Fortran for Geospatial work

Hello All,

I am new to this forum but not very new to Fortran and did use Fortran a lot during my PhD and post-doc working on legacy codes in hydraulics, hydrology and CFD. However, these days I am with a consulting company working with flood models where things are primarily done in Python and C# and I often get laughed at :slight_smile: . But I still prefer to do things with Fortran as that is the language I am most comfortable in.

I am writing here as I am stuck with a problem, which I want to solve in Fortran, and could use some help. I have a DEM (digital elevation model) and flow direction file for a catchment which is 220 km2. The resolution of the file is 5 m and every valid pixel flows into one of the eight neighbouring pixel and finally finds its way out at the catchment at the southern end. Time to one of the eight neighbouring pixel changes every hour but is readily computable, I want to compute the total time to the outlet at the southern end for all the pixels.

As of now in my code, I start with any valid pixel and keep on traversing down the flow direction map and adding the individual time to next pixel for each cell until I reach the outlet. As the time-to-next pixel changes every hour this is the most time consuming part (3-5 mts) of the code which makes things worse if I want to conduct simulation for events spanning couple of days.
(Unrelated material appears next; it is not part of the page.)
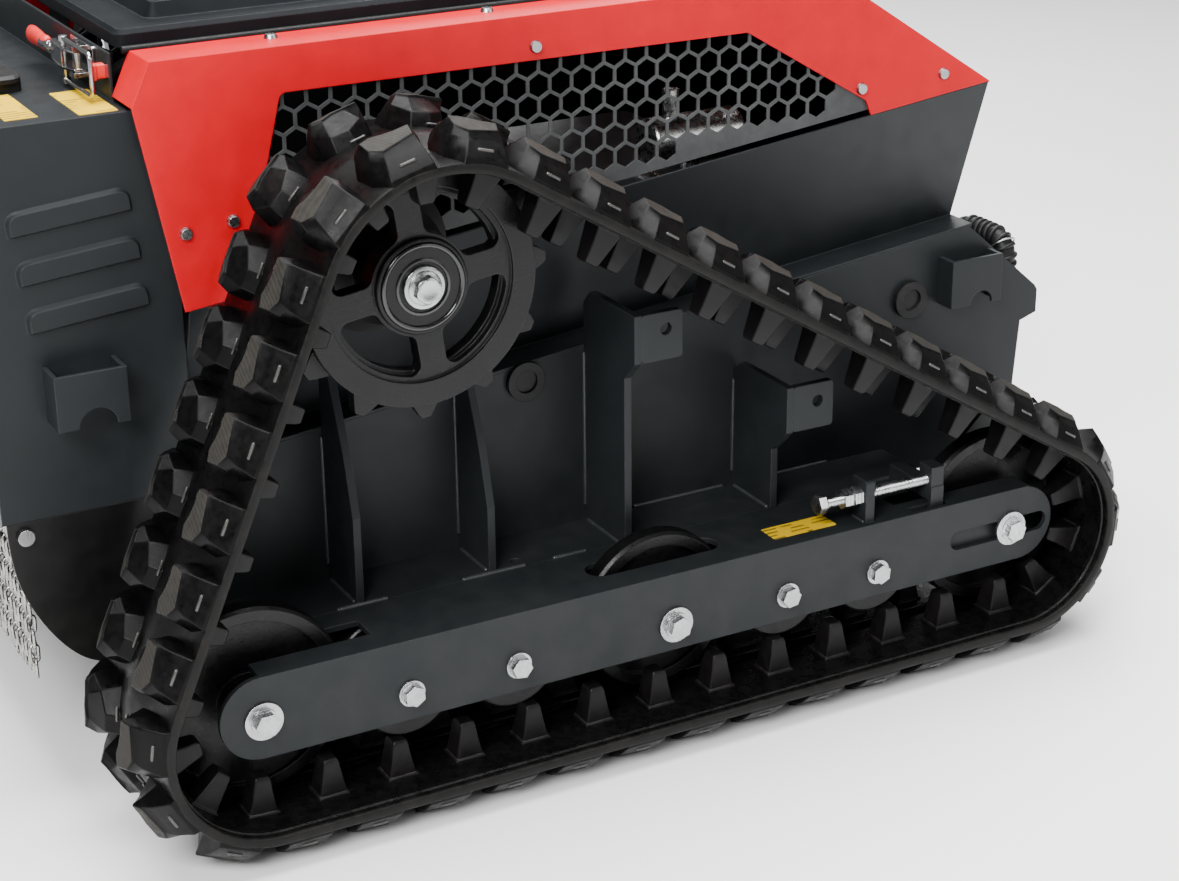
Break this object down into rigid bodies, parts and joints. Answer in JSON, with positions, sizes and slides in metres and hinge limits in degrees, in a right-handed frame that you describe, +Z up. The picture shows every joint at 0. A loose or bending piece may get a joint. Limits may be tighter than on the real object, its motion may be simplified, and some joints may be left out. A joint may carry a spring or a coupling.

I can certainly not store the complete drainage path for all the cells because I run out of memory when I am working with over 8 to 10 million grid cells.

If this problem is very trivial in someone’s head please do put in a line or two and I would be extremely grateful.

Kind regards
Sumit

3 Likes

I have never worked with digital drainage networks. Isn’t there some readily available method in the literature?

If I understand correctly, you have a 2D array which stores the elevation (let’s assume elevation is > 0, so inactive cells are represented with -1):

type :: elevation_map
   real, allocatable :: elevation(:,:)  ! each element stores the elevation 
                                        ! of a pixel is a square 5 m wide
end type

Next, you have a flow map, whereby each pixel has an associated vector [vx,vy] where vx,vy take on the values -1,0,1, depending into which neighbor pixel they drain. The duration for this drainage is also available. The drainage durations vary in time.

type :: flow_map
   integer, allocatable :: flow_vector(:,:,:)   ! 2*nx*ny
   real, allocatable :: drainage_time(:,:)
end type

Starting from each pixel, you can calculate the total drainage time, by “travelling” down the flow map, and summing the duration, in pseudo-code:

t = 0
loop:
t = t + 1 
read flow_map

do for each pixel (x,y):
  if elevation(x,y) > 0:
    total_time = 0
    p = [x,y]
    do until reach outlet:
       p = p + flow_vector(:,p%x,p%y)
       total_time = total_time + drainage_time(p%x,p%y)
    end do
    ! p is now outlet position
    total_drainage_time(x,y) = total_time
  end if
end do

if (t > tmax) exit

end loop

The total drainage time calculation is repeated in a time loop, with a timestep of 1h for a couple of days or circa O(100) steps? If I understand this correctly, cells might “share” the same drainage path, which could be used to speed up the traversal and updates?

3 Likes

Hello Ivan,

First of all thanks a lot for your kind reply, extremely appreciated. I think, I was trying to do something similar, however, the difference in my approach is that I stored all the valid elements in a 1D array thinking it will make the code faster. But when I start with a pixel and follow the flow direction map, I always come out of the loop for mapping row and column to the pertinent 1d element. At any rate, I am extremely thankful for another pair of eyes to take a look at it.